As for boring, I know you all saw the Joshua fight. Boring? You think he woke up one day as a 41 year old and decided “I’m going to completely change my fighting style for this world title fight”? Please.

He had some boring fights, sure. His win against Ibragimov was a dull affair, as was his win over Povetkin, not to mention the aforementioned Fury bout. But have you watched Mike Tyson vs. James “Bonecrusher” Smith? Zzzz . . . zzzz . . . zzzz . . . .

Bigfoot Martin went ten rounds with George Foreman (*Yawn*).

Muhammed Ali had a number of lackluster bouts. Nobody ever said he was boring.

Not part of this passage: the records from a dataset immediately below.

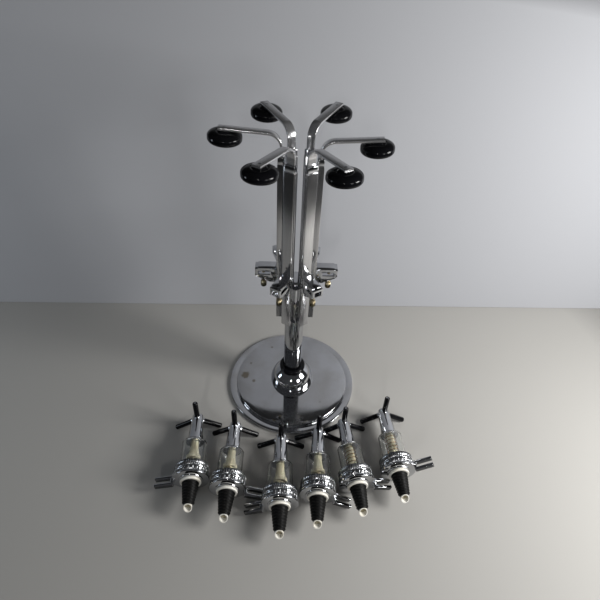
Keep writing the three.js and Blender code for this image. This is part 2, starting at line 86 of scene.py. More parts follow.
# The groove inside the lip: distance from the disc's step, and depth below the lip
LIP_GROOVE = ((0.0035, 0), (0.0018, 0.0005), (0.0004, 0.0006), (0, 0.0002))
# The disc's crown: distance from the dome, and share of the crown's rise
DISC_CROWN = (
    (0.055, -0.20), (0.047, 0.10), (0.038, 0.32), (0.028, 0.54), (0.016, 0.78), (0.006, 0.97), (0.002, 1),
)
# The hollow under a cup: radius, and height above the foot
CUP_HOLLOW = ((0, 0.003), (0.012, 0.003), (0.0148, 0.0004), (0.0155, 0))
# The shoulder of a cup, an ellipse's quarter: radius and height of its centre, and its rise
CUP_SHOULDER = (0.0105, -0.0082, 0.0066)
# The top of a cup inside the shoulder: radius, and depth below the arm
CUP_TOP = ((0.0108, 0.00155), (0.0100, 0.0019), (0.0094, 0.0018), (0.0078, 0.0004), (0.0070, 0), (0, 0))
# A rib of a stopper: depth below its crest, and height from its foot
RIB_CREST = ((0.0006, 0), (0.0001, 0.0005), (0, 0.0009), (0.0003, 0.0015))
# The groove after a rib: depth below its root, and distance from the next rib
RIB_GROOVE = ((0.0002, 0.0013), (0.0004, 0.0005), (0.0004, 0))
# The pin in a rod's end, as far as its dimple: radius, and depth below the rod's end
ROD_PIN = (
    (0, 0.002), (0.0021, 0.002), (0.0021, 0.0006), (0.0019, 0.0003),
    (0.0009, 0.0002), (0.0006, 0.0007), (0, 0.0008),
)

# The stage. The lamps: name, place, size, power and tint
LAMPS = (
    ("window_lamp", (0.92, -0.32, 0.60), (0.34, 0.42), 13.5, (1, 0.99, 0.97)),
    ("front_window_lamp", (0.80, -1.02, 0.58), (0.30, 0.30), 3.2, (1, 1, 1)),
    ("far_window_lamp", (-1.15, -0.20, 0.42), (0.20, 0.40), 1.6, (0.80, 0.90, 1)),
    ("ceiling_lamp", (-0.2, -2.0, 1.2), (0.07, 0.30), 5.0, (1, 0.99, 0.97)),
)
# How dark the floor and the backdrop are beyond the picture, painted shade that stands for the unlit room
DARK_SHARE = 0.04
PANEL_ROUGHNESS = 0.8
LAMP_AIM = Vector((0, -0.08, 0.15))
ROOM_TINT = (0.50, 0.51, 0.54, 1)
ROOM_STRENGTH = 0.10
FLOOR_SIZE = (11, 11)
FLOOR_FADE = (0.66, 0.98)
BACKDROP_SIZE = (6, 1.2)
BACKDROP_PLACE = (0, 0.2126, 0.0012)
BACKDROP_TURN = math.radians(1.15)
BACKDROP_LEAN = math.radians(82)
BACKDROP_WEIGHTS = (0.4, 0, 1)
BACKDROP_FADE = (0.60, 0.66)
CAMERA_PLACE = (-0.0148, -0.5726, 0.7467)
CAMERA_TILT, CAMERA_YAW, CAMERA_ROLL = (math.radians(degrees) for degrees in (42.87, 2.28, 3.00))
CAMERA_LENS = 28.8
CAMERA_SENSOR = 36
CAMERA_NEAR = 0.02


# Sizes and colours

def length(label, words, default):
    """A length in metres that the sidebar can change."""
    return bpy.props.FloatProperty(
        name=label, description=words, default=default, unit="LENGTH", precision=5,
    )


def angle(label, words, degrees):
    """An angle that the sidebar can change."""
    return bpy.props.FloatProperty(
        name=label, description=words, default=math.radians(degrees), subtype="ANGLE",
    )


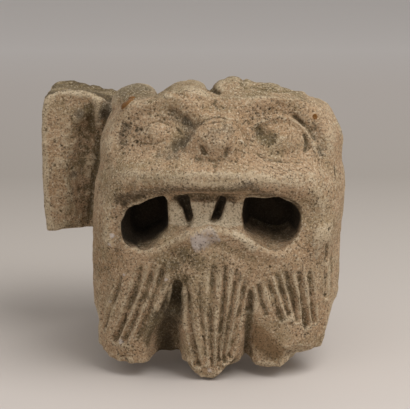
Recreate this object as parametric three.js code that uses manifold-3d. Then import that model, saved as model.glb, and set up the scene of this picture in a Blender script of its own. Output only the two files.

No, I reckon people didn’t like Klitschko because he did not fit the stereotypical heavyweight champion mold. First, he was white—the first white man to hold the title since Ingmar Johansen took it from Floyd Patterson in 1959. After Johansen there is an unbroken string of sixteen black American heavyweight champs from Patterson (who took it back from Johansen) till Lennox Lewis (who is British) broke it. 

Then along comes this foreigner, a white foreigner. A college-educated white foreigner who speaks four languages. A good-looking college-educated white foreigner who speaks four languages. And he was kicking ass.

And the search began for a great black hope just as they looked for a great white hope to take out Jack Johnson a century before. Calvin Brock, Ray Austin, Tony Thompson, Hasim Rahman, Eddie Chambers, Samuel Peter, David Haye, Jean-Mark Mormeck, and Bryant Jennings were all marched out and presented as “this is the one that will give Klitschko trouble; this is the one to take his crown.” And Klitschko beat them all. Seven of those nine by KO.

And he was never apologetic about it. He never said, “Sorry, I know I don’t belong here.” He looked like he felt right at home, and was having the time of his life.

I imagine some folks threw up their hands when it was another foreign white guy that finally took his titles. 

And Wilder came this close to beating Fury. I am stoked for that rematch.

But I guess no one has said that Fury is boring. Annoying maybe, but not boring.